Even the most carefully constructed plans, including my brilliant writing schedule, have flaws. I wake up this morning, anxious to see what my next genre/focus was to be, and turn on my computer only to find that I have left out the two most important days of the week–Saturday AND Sunday. Some may call this mistake a subliminal message to myself to take a break from posting, but today I am choosing to ignore such a ridiculous notion.
My life goal, which is an ongoing struggle for a pessimist such as myself, is to always find the joy in every situation. Today, that task is easy—because both days have no focus specified, they are automatically classified as grab-bag days where anything goes. I get to retain creative authority (over myself, yes) to share/discuss anything that comes to mind.
This is probably a topic more appropriate for a Tuesday, but it has been on my mind a lot lately (well, more than usual if that is possible). The big ‘r’ word. Ridiculous? That is a descriptor of this, but not the actual word itself.
Make no mistake about the size–Big and bold. Racism. I hope that got your attention. Too many people shy away from this, deny its existence in America today.
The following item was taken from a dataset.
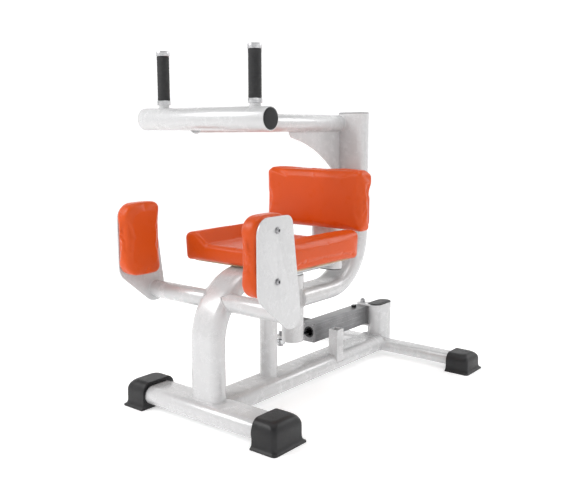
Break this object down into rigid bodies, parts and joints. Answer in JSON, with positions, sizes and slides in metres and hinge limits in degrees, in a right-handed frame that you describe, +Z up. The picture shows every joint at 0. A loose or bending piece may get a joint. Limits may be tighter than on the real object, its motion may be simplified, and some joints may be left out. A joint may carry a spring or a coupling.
{
  "type": "seated rotary torso exercise machine",
  "caption": "Seated rotary torso machine: flat-oval steel frame, padded seat, back and thigh pads, and an overhead swing arm with upright grips on a hydraulic damper.",
  "frame": {"origin": "on the floor, at the middle of the machine's footprint box", "axes": "+Z up; -Y is the front, which the sitter faces; +X is the sitter's left"},
  "size_m": [0.868, 1.144, 1.121],
  "materials": {
    "silver_powder_coat": "satin silver-white powder coat over welded steel",
    "orange_vinyl": "semi-matte orange upholstery vinyl over foam",
    "rubber_feet": "matte dark grey moulded rubber",
    "grip_rubber": "matte black rubber sleeve",
    "black_plastic": "fine-textured black moulded plastic",
    "plywood": "bare birch plywood",
    "zinc_fasteners": "zinc-plated steel",
    "bright_steel": "ground bright steel",
    "brushed_aluminium": "turned aluminium",
    "damper_grey": "grey metallic enamel"
  },
  "bodies": {
    "frame": {"front_cross_tube": "silver_powder_coat", "spine_tube": "silver_powder_coat", "rear_cross_tube": "silver_powder_coat", "foot_front_left": "rubber_feet", "foot_front_right": "rubber_feet", "foot_rear_left": "rubber_feet", "foot_rear_right": "rubber_feet", "front_column_tube": "silver_powder_coat", "support_column": "silver_powder_coat", "rear_stub_tube": "silver_powder_coat", "rear_stub_cap": "black_plastic", "accessory_socket": "silver_powder_coat", "thigh_tube_left": "silver_powder_coat", "thigh_tube_right": "silver_powder_coat", "thigh_plate_left": "silver_powder_coat", "thigh_plate_right": "silver_powder_coat", "thigh_cushion_left": "orange_vinyl", "thigh_cushion_right": "orange_vinyl", "thigh_bolt_upper_left": "zinc_fasteners", "thigh_bolt_lower_left": "zinc_fasteners", "thigh_bolt_upper_right": "zinc_fasteners", "thigh_bolt_lower_right": "zinc_fasteners", "seat_board": "plywood", "seat_cushion": "orange_vinyl", "back_upright": "silver_powder_coat", "upright_cap": "black_plastic", "back_board": "plywood", "back_cushion": "orange_vinyl", "back_bolt_lower": "zinc_fasteners", "back_bolt_upper": "zinc_fasteners", "pivot_shaft": "bright_steel", "shaft_nut": "zinc_fasteners", "damper_housing": "damper_grey", "damper_gland": "damper_grey", "damper_rear_eye": "damper_grey", "damper_bracket": "silver_powder_coat", "bracket_bolt": "zinc_fasteners"},
    "swing_arm": {"pivot_sleeve": "silver_powder_coat", "pivot_bearing_lower": "bright_steel", "pivot_bearing_upper": "bright_steel", "crank_arm": "silver_powder_coat", "crank_pin": "zinc_fasteners", "swing_post": "silver_powder_coat", "post_cap": "black_plastic", "arm_tube": "silver_powder_coat", "arm_gusset": "silver_powder_coat", "handle_bar": "silver_powder_coat", "bar_cap_left": "black_plastic", "bar_cap_right": "black_plastic", "handle_stem_left": "silver_powder_coat", "handle_stem_right": "silver_powder_coat", "handle_grip_left": "grip_rubber", "handle_grip_right": "grip_rubber", "grip_collar_left": "brushed_aluminium", "grip_collar_right": "brushed_aluminium", "grip_end_cap_left": "brushed_aluminium", "grip_end_cap_right": "brushed_aluminium"},
    "damper_rod": {"damper_rod": "bright_steel", "damper_piston": "black_plastic"},
    "resistance_dial": {"resistance_dial": "black_plastic"}
  },
  "joints": [
    {"name": "swing", "type": "hinge", "parent": "frame", "child": "swing_arm", "pos_m": [0, -0.052, 0.28], "axis": [0, 0, 1], "range_deg": [-40, 40]},
    {"name": "rod_pivot", "type": "hinge", "parent": "swing_arm", "child": "damper_rod", "pos_m": [-0.055, -0.052, 0.153], "axis": [0, 0, 1], "range_deg": [-40, 40]},
    {"name": "dial_turn", "type": "hinge", "parent": "frame", "child": "resistance_dial", "pos_m": [-0.049, 0.4, 0.194], "axis": [0, 0, 1], "range_deg": [0, 270]}
  ],
  "couplings": [
    {"joint": "rod_pivot", "follows": "swing", "ratio": -1}
  ]
}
Too many people fail to recognize it in its most subtle forms, causing them to state it is no longer an issue. Wake up, world.
The earliest use of the term began in the 1930’s as a way to discuss Anti-Semitism. (But do not dismiss the racial prejudice and discrimination that existed long before the coinage of the term.) The concept broadened and became a key term in the Civil Rights Movement during the 1960’s. Even after such discrimination has been outlawed and bigoted expression stigamized, personal prejudices continue to influence society today in all aspects of life: education, family, religion, career, economy, healthcare–the list could go on.
One question keeps circling in my mind.
“Will we ever become a color blind society?”?
Do we even want to? Or will the power struggle continue between groups who build solidarity based on superficiality?
“What about the concept of ‘Self-Segregation’?”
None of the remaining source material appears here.